Today the Knight Foundation News Challenge awarded more than $3 million dollars to civic innovators for government good. One of the winners was The Oyez Project, recipient of $600,000 for opening appellate courts information. According to tech.co, “now 20 years old, the project will use the funding to expand from Supreme Court cases to state supreme and federal appellate courts.
Open government initiatives tend to focus on the executive and legislative branches, but America’s third branch remains an opaque frontier. This project confronts the challenge of appellate court transparency by building on a proven model.”
From the Knight News Challenge Open Government website:
“The problem: Thanks in large part to the efforts of open government projects, the public today has more data about the activities of America’s legislatures and bureaucracies than ever before. The benefits are plain: The barriers to civic engagement and social science inquiry have been lowered, resulting in greater awareness of and interaction with government institutions. But the judiciary — the branch of government most designed to interact with citizens, resolve disputes, and redress grievances — still obscures most of its activities from public view. Citizens and journalists seeking to pierce the veil of the courts confront daunting obstacles to access and understanding, and social and computer scientists studying the system must sink much of their resources into gaining access to and reformatting the limited data that is available. Even the lawyers and judges who operate within the system must rely on fee-based access to proprietary collections of these public documents.
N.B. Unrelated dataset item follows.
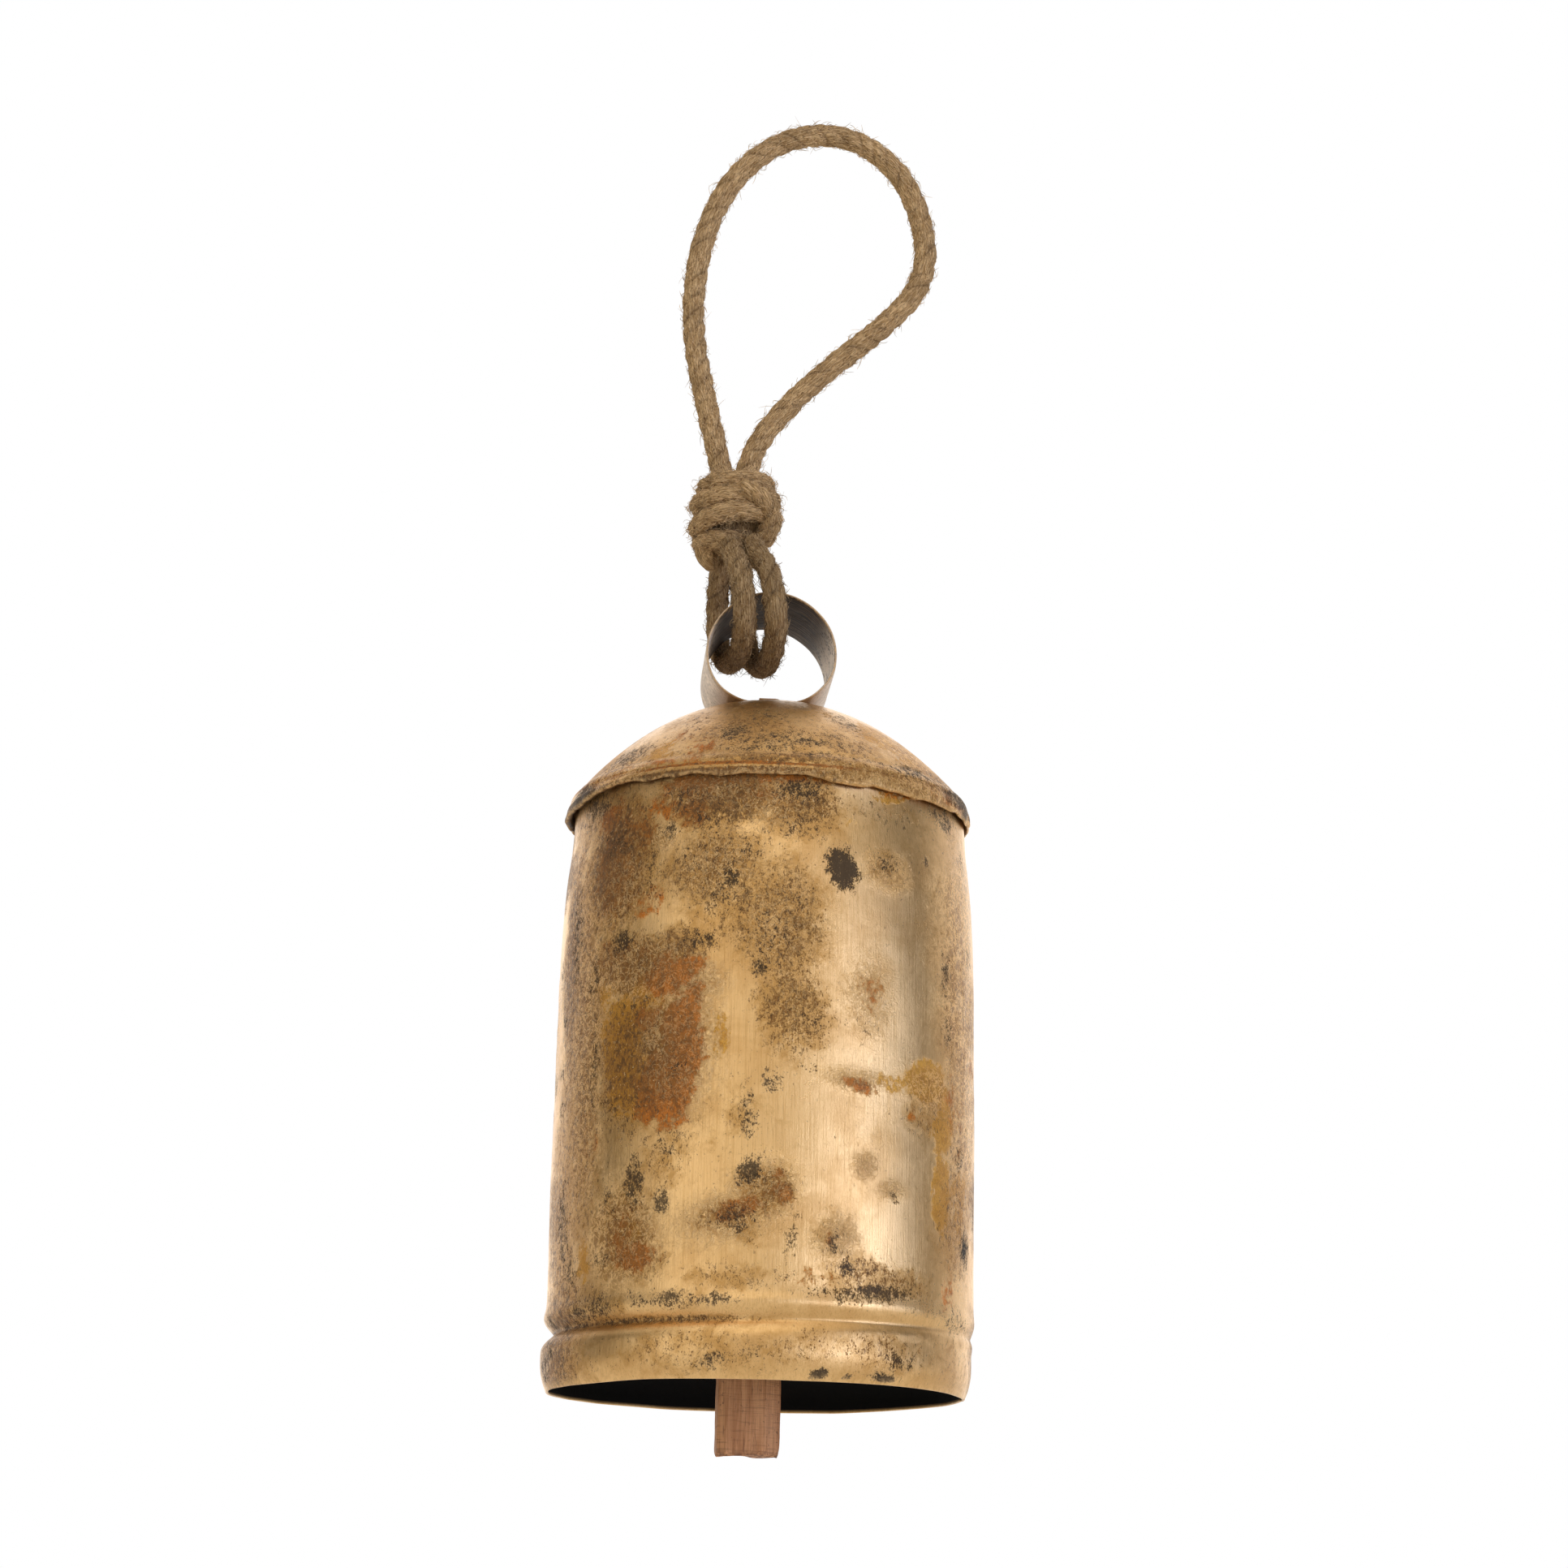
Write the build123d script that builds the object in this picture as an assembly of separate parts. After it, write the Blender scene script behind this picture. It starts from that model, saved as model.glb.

About Oyez: Since 1997, the Oyez Project has worked to open access to America’s justice system at its pinnacle – the Supreme Court of the United States. In addition to case details, plain English summaries, decision information, and opinions, the project provides free access to audio recordings and transcripts of 10,000+ hours of arguments and opinion announcements in the Court since 1955, when the Court started recording its public sessions. Built with $2+ million in grant funding from the National Science Foundation, the National Endowment for the Humanities, Google, and others, Oyez now delivers its vast collection to 7.5 million annual website visitors and to tens of thousands of mobile app users.
Our solution: Building on our success at the Supreme Court, we shall extend the Oyez model to the next level of the American judiciary: the intermediate federal appellate and state supreme courts. Our first target will be the supreme courts of the five largest states, serving over one-third of the American public (CA, FL, IL, NY, TX). In each jurisdiction, we will work with the court to collect its documents and media, catalog the materials, and reformat them into open standards equally suitable for general consumption and deeper research. Then, partnering with academic or other public-spirited institutions in each jurisdiction, we will annotate the materials, adding metadata and plain English summaries that make the content accessible and usable for a non-legal audience. The collection will be made available online and through mobile apps. Furthering our existing model, users will be able to query the database, download or share the bits they’re interested in, and freely repurpose the content. In a future iteration of this project that includes the intermediate federal appellate courts, we also intend to collaborate with the RECAP project and integrate with that vast collection of documents. The six high courts in the five states (Texas has separate appellate courts for civil and criminal appeals) produce about 800 full opinions each year. We estimate that these courts have generated 15,000-20,000 opinions in the last twenty years. We expect to obtain a complete collection of opinions; access to the written arguments of the parties (the briefs) and oral argument audio and/or video will vary from court to court. We will identify the most important cases (for example, the ones seeking U.S. Supreme Court review) for more extensive research and comment. As an initial step towards adding plain English clarity to the materials, we will draw on and integrate with the work of other projects like The State Decoded and Justia’s summaries of recent cases. Finally, with cooperation from the candidate courts, we will create a 360-degree online tour of the court building to provide an insider’s perspective. Our U.S. Supreme Court tour can be found here. We aim to produce six tightly integrated websites, together integrated with oyez.org, and a companion mobile app for iOS and Android devices.
Why we’re different: Aside from our own efforts at the U.S. Supreme Court and in Washington State, we know of no projects focused solely on informing the public as to the work of state supreme courts or intermediate federal appellate courts. All state supreme courts have websites, but these tend to serve the needs of their respective clients (judges, clerks, other court personnel, practicing attorneys, etc.). The sites tend to be a jumble of disconnected information as viewed by the general public, and provide little if any explanation that would help unravel the legal issues for average Americans. And we know of no mobile apps delivering understandable court content to the public. In essence, courts serve court needs and minimize or ignore public needs.”